Find how many lines in the data below mention "bodies". Give the number only.

* begin *

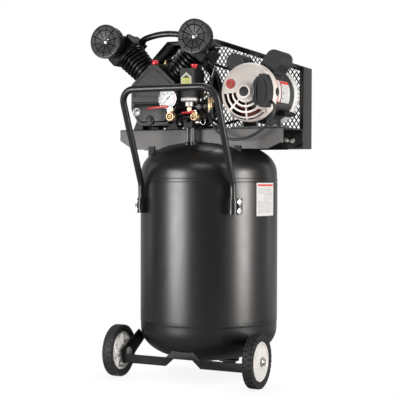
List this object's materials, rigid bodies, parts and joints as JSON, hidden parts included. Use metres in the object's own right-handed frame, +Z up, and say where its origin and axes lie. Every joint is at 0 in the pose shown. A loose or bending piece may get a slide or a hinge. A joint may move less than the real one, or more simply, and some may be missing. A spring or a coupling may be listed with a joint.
{
  "type": "vertical tank compressor",
  "caption": "Upright air compressor: steel receiver on wheels and a rear foot, belt-driven V pump and electric motor on a deck, guard, controls and pull handle",
  "frame": {"origin": "on the ground, at the middle of the overall footprint, wheels and rear foot resting on z = 0", "axes": "+Z up; +X towards the motor side; -Y towards the handle and wheels, +Y towards the belt guard and rear foot"},
  "size_m": [0.673, 0.557, 1.1654],
  "materials": {
    "air_filter_left": "black, fine grain",
    "air_filter_right": "black, fine grain",
    "axle_bolt_left": "zinc plated",
    "axle_bolt_right": "zinc plated",
    "ball_valve_body_left": "bare brass",
    "ball_valve_body_right": "bare brass",
    "ball_valve_lever_left": "gloss red",
    "ball_valve_lever_right": "gloss red",
    "belt_guard_frame": "satin black powder coat",
    "belt_guard_mesh": "satin black powder coat",
    "capacitor_cover_left": "black, fine grain",
    "capacitor_cover_right": "black, fine grain",
    "connecting_rod_left": "die cast, bare",
    "connecting_rod_right": "die cast, bare",
    "crankcase": "black enamelled casting",
    "crankcase_cover": "black enamelled casting",
    "crankshaft": "machined steel",
    "cylinder_head_left": "black enamelled casting",
    "cylinder_head_right": "black enamelled casting",
    "cylinder_left": "black enamelled casting",
    "cylinder_right": "black enamelled casting",
    "deck_channel": "satin black powder coat",
    "discharge_tube": "bare brass",
    "drain_valve_body": "bare brass",
    "drain_valve_knob": "bare brass",
    "flywheel": "black enamelled casting",
    "gauge_case": "bright plated",
    "gauge_needle": "black, fine grain",
    "handle_bracket_left": "satin black powder coat",
    "handle_bracket_right": "satin black powder coat",
    "handle_tube": "satin black powder coat",
    "interconnect_tube": "satin black powder coat",
    "manifold_block": "satin black powder coat",
    "motor_front_bell": "die cast, bare",
    "motor_pulley": "bare machined iron",
    "motor_rear_bell": "die cast, bare",
    "motor_rotor": "machined steel",
    "motor_shell": "satin black",
    "motor_stator": "varnished windings on laminations",
    "oil_filler_cap": "gloss red",
    "piston_left": "die cast, bare",
    "piston_right": "die cast, bare",
    "pressure_switch": "black, fine grain",
    "pressure_switch_knob": "gloss red",
    "rear_foot_pad": "matte black rubber",
    "rear_foot_strap": "satin black powder coat",
    "regulator_body": "zinc plated",
    "regulator_knob": "bright plated",
    "reset_button": "gloss red",
    "safety_valve_body": "bare brass",
    "safety_valve_ring": "zinc plated",
    "sight_glass": "clear window in a bright ring",
    "tank_shell": "satin black powder coat",
    "terminal_cover": "black, fine grain",
    "v_belt": "matte black rubber",
    "wheel_frame": "satin black powder coat",
    "wheel_hub_left": "light grey moulded",
    "wheel_hub_right": "light grey moulded",
    "wheel_tyre_left": "matte black tread",
    "wheel_tyre_right": "matte black tread"
  },
  "bodies": {
    "chassis": {"air_filter_left": "air_filter_left", "air_filter_right": "air_filter_right", "axle_bolt_left": "axle_bolt_left", "axle_bolt_right": "axle_bolt_right", "ball_valve_body_left": "ball_valve_body_left", "ball_valve_body_right": "ball_valve_body_right", "belt_guard_frame": "belt_guard_frame", "belt_guard_mesh": "belt_guard_mesh", "capacitor_cover_left": "capacitor_cover_left", "capacitor_cover_right": "capacitor_cover_right", "crankcase": "crankcase", "crankcase_cover": "crankcase_cover", "cylinder_head_left": "cylinder_head_left", "cylinder_head_right": "cylinder_head_right", "cylinder_left": "cylinder_left", "cylinder_right": "cylinder_right", "deck_channel": "deck_channel", "discharge_tube": "discharge_tube", "drain_valve_body": "drain_valve_body", "gauge_case": "gauge_case", "handle_bracket_left": "handle_bracket_left", "handle_bracket_right": "handle_bracket_right", "handle_tube": "handle_tube", "interconnect_tube": "interconnect_tube", "manifold_block": "manifold_block", "motor_front_bell": "motor_front_bell", "motor_rear_bell": "motor_rear_bell", "motor_shell": "motor_shell", "motor_stator": "motor_stator", "oil_filler_cap": "oil_filler_cap", "pressure_switch": "pressure_switch", "rear_foot_pad": "rear_foot_pad", "rear_foot_strap": "rear_foot_strap", "regulator_body": "regulator_body", "safety_valve_body": "safety_valve_body", "sight_glass": "sight_glass", "tank_shell": "tank_shell", "terminal_cover": "terminal_cover", "v_belt": "v_belt", "wheel_frame": "wheel_frame"},
    "wheel_left": {"wheel_tyre_left": "wheel_tyre_left", "wheel_hub_left": "wheel_hub_left"},
    "wheel_right": {"wheel_tyre_right": "wheel_tyre_right", "wheel_hub_right": "wheel_hub_right"},
    "crank": {"crankshaft": "crankshaft", "flywheel": "flywheel"},
    "motor_drive": {"motor_rotor": "motor_rotor", "motor_pulley": "motor_pulley"},
    "piston_set_left": {"piston_left": "piston_left", "connecting_rod_left": "connecting_rod_left"},
    "piston_set_right": {"piston_right": "piston_right", "connecting_rod_right": "connecting_rod_right"},
    "valve_lever_left": {"ball_valve_lever_left": "ball_valve_lever_left"},
    "valve_lever_right": {"ball_valve_lever_right": "ball_valve_lever_right"},
    "regulator_screw": {"regulator_knob": "regulator_knob"},
    "switch_pull": {"pressure_switch_knob": "pressure_switch_knob"},
    "reset_push": {"reset_button": "reset_button"},
    "needle": {"gauge_needle": "gauge_needle"},
    "safety_pull": {"safety_valve_ring": "safety_valve_ring"},
    "drain_screw": {"drain_valve_knob": "drain_valve_knob"}
  },
  "joints": [
    {"name": "wheel_left_spin", "type": "hinge", "parent": "chassis", "child": "wheel_left", "pos_m": [-0.21205, -0.12297, 0.085], "axis": [1, 0, 0], "continuous": true},
    {"name": "wheel_right_spin", "type": "hinge", "parent": "chassis", "child": "wheel_right", "pos_m": [0.27995, -0.12297, 0.085], "axis": [1, 0, 0], "continuous": true},
    {"name": "crank_spin", "type": "hinge", "parent": "chassis", "child": "crank", "pos_m": [-0.11605, 0.17903, 0.945], "axis": [0, 1, 0], "continuous": true},
    {"name": "motor_spin", "type": "hinge", "parent": "chassis", "child": "motor_drive", "pos_m": [0.22745, 0.17903, 0.926], "axis": [0, 1, 0], "continuous": true},
    {"name": "piston_left_slide", "type": "slide", "parent": "chassis", "child": "piston_set_left", "axis": [-0.7071, 0, 0.7071], "range_m": [-0.0382, 0.0077]},
    {"name": "piston_right_slide", "type": "slide", "parent": "chassis", "child": "piston_set_right", "axis": [0.7071, 0, 0.7071], "range_m": [-0.0382, 0.0077]},
    {"name": "valve_lever_left_turn", "type": "hinge", "parent": "chassis", "child": "valve_lever_left", "pos_m": [-0.00455, -0.15497, 0.8755], "axis": [0, 0, 1], "range_deg": [0, 90]},
    {"name": "valve_lever_right_turn", "type": "hinge", "parent": "chassis", "child": "valve_lever_right", "pos_m": [0.07995, -0.15497, 0.869], "axis": [0, 0, 1], "range_deg": [-80, 10]},
    {"name": "regulator_knob_turn", "type": "hinge", "parent": "chassis", "child": "regulator_screw", "pos_m": [0.05345, -0.14197, 0.8976], "axis": [0, 0, 1], "range_deg": [-360, 360]},
    {"name": "pressure_switch_pull", "type": "slide", "parent": "chassis", "child": "switch_pull", "axis": [0, 0, 1], "range_m": [0, 0.004]},
    {"name": "reset_button_push", "type": "slide", "parent": "chassis", "child": "reset_push", "axis": [0, 1, 0], "range_m": [0, 0.003]},
    {"name": "gauge_needle_turn", "type": "hinge", "parent": "chassis", "child": "needle", "pos_m": [-0.02605, -0.13747, 0.9085], "axis": [0, 1, 0], "range_deg": [0, 270]},
    {"name": "safety_ring_pull", "type": "slide", "parent": "chassis", "child": "safety_pull", "axis": [1, 0, 0], "range_m": [0, 0.004]},
    {"name": "drain_knob_turn", "type": "hinge", "parent": "chassis", "child": "drain_screw", "pos_m": [0.03395, 0.05003, 0.028], "axis": [0, 0, 1], "range_deg": [0, 360]}
  ],
  "couplings": [
    {"joint": "motor_spin", "follows": "crank_spin", "ratio": 3.1928}
  ]
}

* end *

** Solution to this exercise **
2